Saturday, October 08, 2005

Ruby On Rails


I discovered a new version of the Ruby Development Tools (RDT) plugin for Eclipse yesterday. I hadn't used it in quite awhile, so I downloaded this new version, installed it and was quite pleasantly surprised. I opened an old project I had laying around and rediscovered the simplicity of Ruby. I wrote a Test::Unit subclass and ran it in the RDT test runner. Very nice. Just like running JUnit tests in Eclipse.

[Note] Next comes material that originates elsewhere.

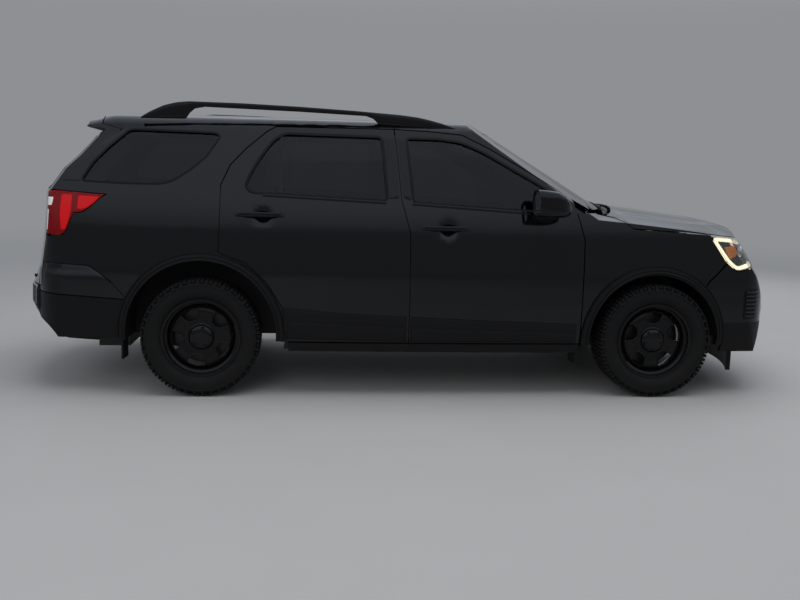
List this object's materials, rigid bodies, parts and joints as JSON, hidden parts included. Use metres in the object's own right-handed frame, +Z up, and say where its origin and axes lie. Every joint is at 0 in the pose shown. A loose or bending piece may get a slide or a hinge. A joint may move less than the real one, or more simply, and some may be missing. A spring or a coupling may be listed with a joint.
{
  "type": "police sport utility vehicle",
  "caption": "Five-door police sport utility vehicle with opening doors, hood and liftgate, steered front wheels and a hollow cabin with seats.",
  "frame": {"origin": "under the middle of the vehicle's overall box, on the ground", "axes": "+X towards the nose, +Y towards the vehicle's left side, +Z up"},
  "size_m": [5.0075, 2.29, 1.7969],
  "materials": {
    "body_paint": "gloss",
    "underbody_paint": "satin",
    "trim_plastic": "matt",
    "gloss_black": "gloss",
    "lamp_clear": "gloss",
    "lamp_red": "gloss",
    "dark_glass": "gloss",
    "cast_metal": "matt",
    "exhaust_steel": "satin",
    "tank_plastic": "matt",
    "seat_fabric": "matt",
    "cabin_plastic": "matt",
    "wheel_paint": "satin",
    "seal_rubber": "matt",
    "tyre": "matt"
  },
  "bodies": {
    "body": {"body_side_right": "body_paint", "body_side_left": "body_paint", "floor_pan": "underbody_paint", "roof": "body_paint", "firewall": "underbody_paint", "front_structure": "underbody_paint", "front_fenders": "body_paint", "front_bumper": "body_paint", "bumper_valances": "trim_plastic", "grille": "trim_plastic", "headlamps": "lamp_clear", "rear_bumper": "body_paint", "tail_lamps": "lamp_red", "fixed_glass": "dark_glass", "roof_rails": "trim_plastic", "arch_trim": "trim_plastic", "rocker_trim": "trim_plastic", "engine": "cast_metal", "driveline": "cast_metal", "exhaust": "exhaust_steel", "fuel_tank": "tank_plastic", "front_suspension": "cast_metal", "rear_suspension": "cast_metal", "front_seats": "seat_fabric", "rear_seats": "seat_fabric", "dashboard": "cabin_plastic", "cowl": "trim_plastic", "door_seals": "seal_rubber"},
    "door_front_right": {"door_front_right": "body_paint", "glass_front_right": "dark_glass", "mirror_right": "gloss_black"},
    "door_front_left": {"door_front_left": "body_paint", "glass_front_left": "dark_glass", "mirror_left": "gloss_black"},
    "door_rear_right": {"door_rear_right": "body_paint", "glass_rear_right": "dark_glass"},
    "door_rear_left": {"door_rear_left": "body_paint", "glass_rear_left": "dark_glass"},
    "hood": {"hood": "body_paint"},
    "liftgate": {"liftgate": "body_paint", "liftgate_glass": "dark_glass"},
    "steering_wheel": {"steering_wheel": "cabin_plastic"},
    "knuckle_right": {"knuckle_right": "cast_metal"},
    "knuckle_left": {"knuckle_left": "cast_metal"},
    "wheel_front_right": {"wheel_front_right": "wheel_paint", "tyre_front_right": "tyre"},
    "wheel_front_left": {"wheel_front_left": "wheel_paint", "tyre_front_left": "tyre"},
    "wheel_rear_right": {"wheel_rear_right": "wheel_paint", "tyre_rear_right": "tyre"},
    "wheel_rear_left": {"wheel_rear_left": "wheel_paint", "tyre_rear_left": "tyre"}
  },
  "joints": [
    {"name": "steer_right", "type": "hinge", "parent": "body", "child": "knuckle_right", "pos_m": [1.538, -0.781, 0.3635], "axis": [0, 0, 1], "range_deg": [-35, 35]},
    {"name": "steer_left", "type": "hinge", "parent": "body", "child": "knuckle_left", "pos_m": [1.538, 0.781, 0.3635], "axis": [0, 0, 1], "range_deg": [-35, 35]},
    {"name": "steering_wheel_turn", "type": "hinge", "parent": "body", "child": "steering_wheel", "pos_m": [0.608, 0.37, 0.962], "axis": [-0.9507, 0, 0.3102], "range_deg": [-490, 490]},
    {"name": "spin_front_right", "type": "hinge", "parent": "knuckle_right", "child": "wheel_front_right", "pos_m": [1.538, -0.851, 0.3635], "axis": [0, 1, 0], "continuous": true},
    {"name": "spin_front_left", "type": "hinge", "parent": "knuckle_left", "child": "wheel_front_left", "pos_m": [1.538, 0.851, 0.3635], "axis": [0, 1, 0], "continuous": true},
    {"name": "spin_rear_right", "type": "hinge", "parent": "body", "child": "wheel_rear_right", "pos_m": [-1.322, -0.851, 0.3635], "axis": [0, 1, 0], "continuous": true},
    {"name": "spin_rear_left", "type": "hinge", "parent": "body", "child": "wheel_rear_left", "pos_m": [-1.322, 0.851, 0.3635], "axis": [0, 1, 0], "continuous": true},
    {"name": "open_door_front_right", "type": "hinge", "parent": "body", "child": "door_front_right", "pos_m": [1.045, -0.98, 0.8], "axis": [0, 0, 1], "range_deg": [0, 65]},
    {"name": "open_door_front_left", "type": "hinge", "parent": "body", "child": "door_front_left", "pos_m": [1.045, 0.98, 0.8], "axis": [0, 0, -1], "range_deg": [0, 65]},
    {"name": "open_door_rear_right", "type": "hinge", "parent": "body", "child": "door_rear_right", "pos_m": [-0.05, -0.98, 0.8], "axis": [0, 0, 1], "range_deg": [0, 65]},
    {"name": "open_door_rear_left", "type": "hinge", "parent": "body", "child": "door_rear_left", "pos_m": [-0.05, 0.98, 0.8], "axis": [0, 0, -1], "range_deg": [0, 65]},
    {"name": "open_hood", "type": "hinge", "parent": "body", "child": "hood", "pos_m": [1.218, 0, 1.102], "axis": [0, -1, 0], "range_deg": [0, 50]},
    {"name": "open_liftgate", "type": "hinge", "parent": "body", "child": "liftgate", "pos_m": [-1.948, 0, 1.706], "axis": [0, 1, 0], "range_deg": [0, 80]}
  ],
  "couplings": [
    {"joint": "steer_left", "follows": "steer_right", "ratio": 1},
    {"joint": "steering_wheel_turn", "follows": "steer_right", "ratio": 14}
  ]
}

So I decided this is cool, lets try this Ruby on Rails thing that I keep reading about. Mac OS X Tiger comes installed with Ruby 1.8.2, the Apache web server and SQLite, so I was more than half way there to getting setup. I followed this little tutorial to install RubyGems, a packaging system for Ruby libraries and tools. After that, installing rails (i.e., "sudo gem install rails") and creating a little sample application was a breeze. My only hiccup was fixing a permissions problem with my sample app (i.e., the public, db, and logs files needed to be readable and writable by apache).

Setting up a rails app involves generating a bunch of files so I can't claim to know what's really going on under the covers, but it's a very cool thing to be able to edit data through a web UI so quickly. Rails has impressed me so far. Now I just need to build something of my own and decide for myself if all these Ruby/Rails productivity claims hold water.